Ya, "keberuntungan yang dianugerahkan" pada kenyataannya merupakan 90%
penentu dari semua keberhasilan yang bisa dicapai. Semua usaha dan kerja
keras untuk membuat "keberuntungan yang yang diusahakan" hanya
menyumbang 10%, dan tidak lebih sebagai sebuah langkah awal.
'Sepuluh persen' pun bisa tidak membuahkan hasil apa-apa seperti Petrus
dengan segala keahliannya sebagai nelayan yang berusaha keras semalaman
menjaring ikan tetapi kembali tanpa menangkap seekor pun. Akan tetapi
usaha yang 'sepuluh persen' akan berbuah keberhasilan yang menakjubkan,
manakala yang 'sembilan puluh persen' turut terlibat di dalamnya.
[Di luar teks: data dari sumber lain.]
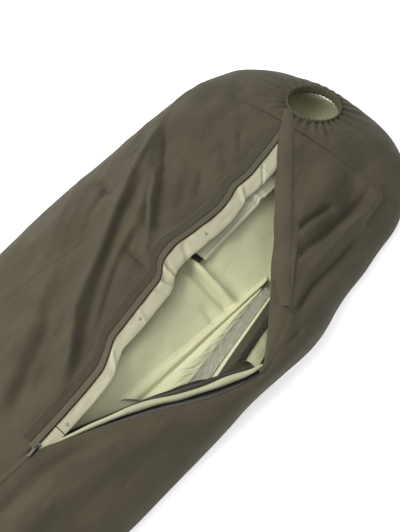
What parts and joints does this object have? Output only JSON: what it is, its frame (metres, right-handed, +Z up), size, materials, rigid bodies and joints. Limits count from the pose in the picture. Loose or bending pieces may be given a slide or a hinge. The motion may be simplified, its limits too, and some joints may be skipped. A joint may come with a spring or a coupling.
{
  "type": "bivy sack",
  "caption": "Open bivy sack: laminate cover lying flat, zipped mouth pulled open, storm flap, studded inner flap and hood with a face opening.",
  "frame": {"origin": "centre of the sack's footprint, on the ground under the floor panel", "axes": "+X towards the hood, +Y towards the fixed side of the zip, +Z up"},
  "size_m": [2.25, 0.9244, 0.1617],
  "materials": {
    "laminate": "matte olive laminate, pale green-cream on the inside",
    "lining": "matte pale lining",
    "tape": "matte woven tape",
    "hook_and_loop": "napped",
    "sealing_tape": "satin",
    "coil": "satin",
    "metal": "brushed, satin",
    "label_cloth": "woven satin",
    "webbing": "woven"
  },
  "bodies": {
    "sack": {"floor_panel": "laminate", "top_left_panel": "laminate", "top_right_panel": "laminate", "foot_panel": "laminate", "hood_panel": "laminate", "hood_hem": "laminate", "hood_eyelets": "metal", "centre_seam_tape": "sealing_tape", "loop_strip": "hook_and_loop", "zip_tape_left": "tape", "zip_tape_right": "tape", "zip_chain_left": "coil", "zip_chain_right": "coil", "zip_bottom_stop": "metal", "zip_top_stops": "metal", "storm_flap_binding": "tape", "inner_flap_head": "lining", "head_stud": "metal", "stud_sockets": "metal", "turned_edge": "lining", "turned_facing": "laminate", "turned_hook_band": "hook_and_loop", "seam_tape": "sealing_tape", "pocket_strip": "lining", "label": "label_cloth", "peg_loops": "webbing"},
    "storm_flap": {"storm_flap": "laminate", "storm_flap_hooks": "hook_and_loop"},
    "inner_flap": {"inner_flap": "lining", "stud_caps": "metal", "stud_posts": "metal"},
    "slider": {"zip_slider": "metal"},
    "pull": {"zip_pull": "metal"}
  },
  "joints": [
    {"name": "storm_flap_hinge", "type": "hinge", "parent": "sack", "child": "storm_flap", "pos_m": [0.78082, -0.04369, 0.14938], "axis": [0.8113, 0.5817, 0.0582], "range_deg": [0, 150]},
    {"name": "inner_flap_hinge", "type": "hinge", "parent": "sack", "child": "inner_flap", "pos_m": [-0.43911, -0.14288, 0.14631], "axis": [-0.9937, -0.1119, 0], "range_deg": [0, 100]},
    {"name": "zip_slide", "type": "slide", "parent": "sack", "child": "slider", "axis": [0.9937, 0.1119, 0], "range_m": [0, 1.11]},
    {"name": "pull_hinge", "type": "hinge", "parent": "slider", "child": "pull", "pos_m": [-0.42664, -0.13296, 0.15507], "axis": [-0.1113, 0.9882, -0.1051], "range_deg": [0, 150]}
  ]
}
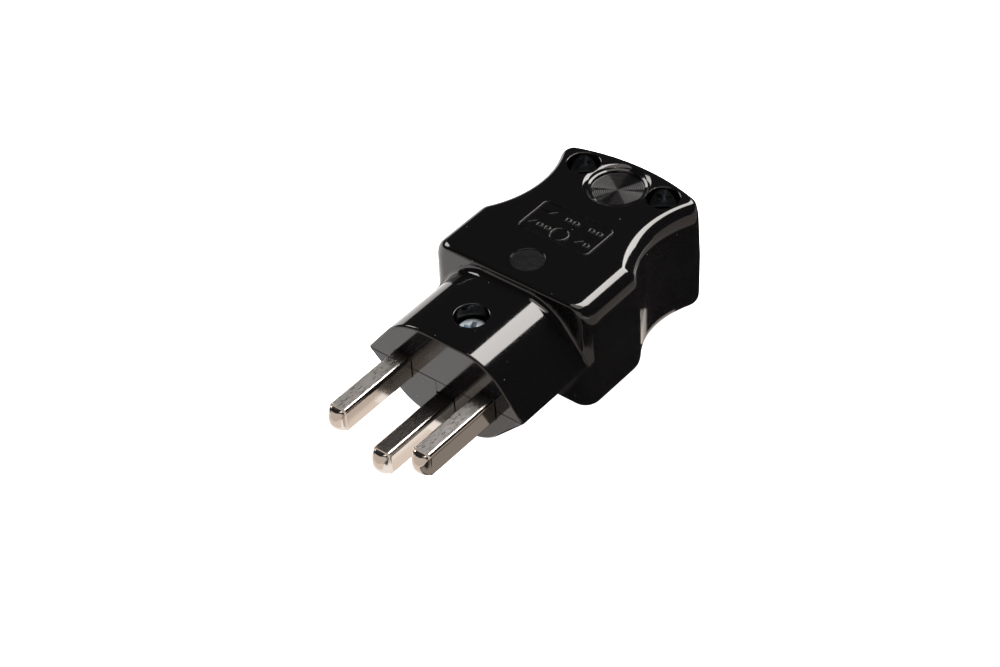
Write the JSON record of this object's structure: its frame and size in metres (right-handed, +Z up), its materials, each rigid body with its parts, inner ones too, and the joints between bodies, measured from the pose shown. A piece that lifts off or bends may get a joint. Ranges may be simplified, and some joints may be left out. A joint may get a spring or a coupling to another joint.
{
  "type": "type j plug",
  "caption": "Rewirable mains plug: a black split shell with a waisted grip and an arched nose, flat rounded pins for line, neutral and offset earth, and a cord inlet at the rear.",
  "frame": {"origin": "middle of the nose face, on the line between the roots of the line and neutral pins", "axes": "+X along the pins, out of the nose; +Y towards the neutral pin; +Z up, away from the earth pin, square to the parting plane"},
  "size_m": [0.0769, 0.0364, 0.024],
  "materials": {
    "shell_black": "moulded thermoset, semi-gloss",
    "clamp_black": "moulded, matt",
    "plated_brass": "nickel-plated brass, lightly scuffed",
    "zinc_steel": "zinc-plated steel, pale bluish",
    "bare_brass": "bare brass"
  },
  "bodies": {
    "root": {"lower_shell": "shell_black", "upper_shell": "shell_black", "line_pin": "plated_brass", "neutral_pin": "plated_brass", "earth_pin": "plated_brass", "line_terminal_screw": "zinc_steel", "neutral_terminal_screw": "zinc_steel", "earth_terminal_screw": "zinc_steel", "line_wire_plate": "bare_brass", "neutral_wire_plate": "bare_brass", "earth_wire_plate": "bare_brass", "cord_clamp": "clamp_black", "cord_clamp_screw_left": "zinc_steel", "cord_clamp_screw_right": "zinc_steel", "clamp_insert_left": "bare_brass", "clamp_insert_right": "bare_brass", "nose_screw": "zinc_steel", "rear_screw_left": "zinc_steel", "rear_screw_right": "zinc_steel", "rear_nut_left": "zinc_steel", "rear_nut_right": "zinc_steel"}
  },
  "joints": []
}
Jika demikian halnya, mengapa kita tidak mengandalkan diri pada
"keberuntungan yang dianugerahkan" ; sehingga membuat kita dengan bangga
mampu untuk mengaku, "Bahwa pertolongan kita adalah di dalam nama Tuhan
yang menciptakan langit dan bumi." Bukankah itu adalah kunci rahasia
keberuntungan yang dahsyat dan super?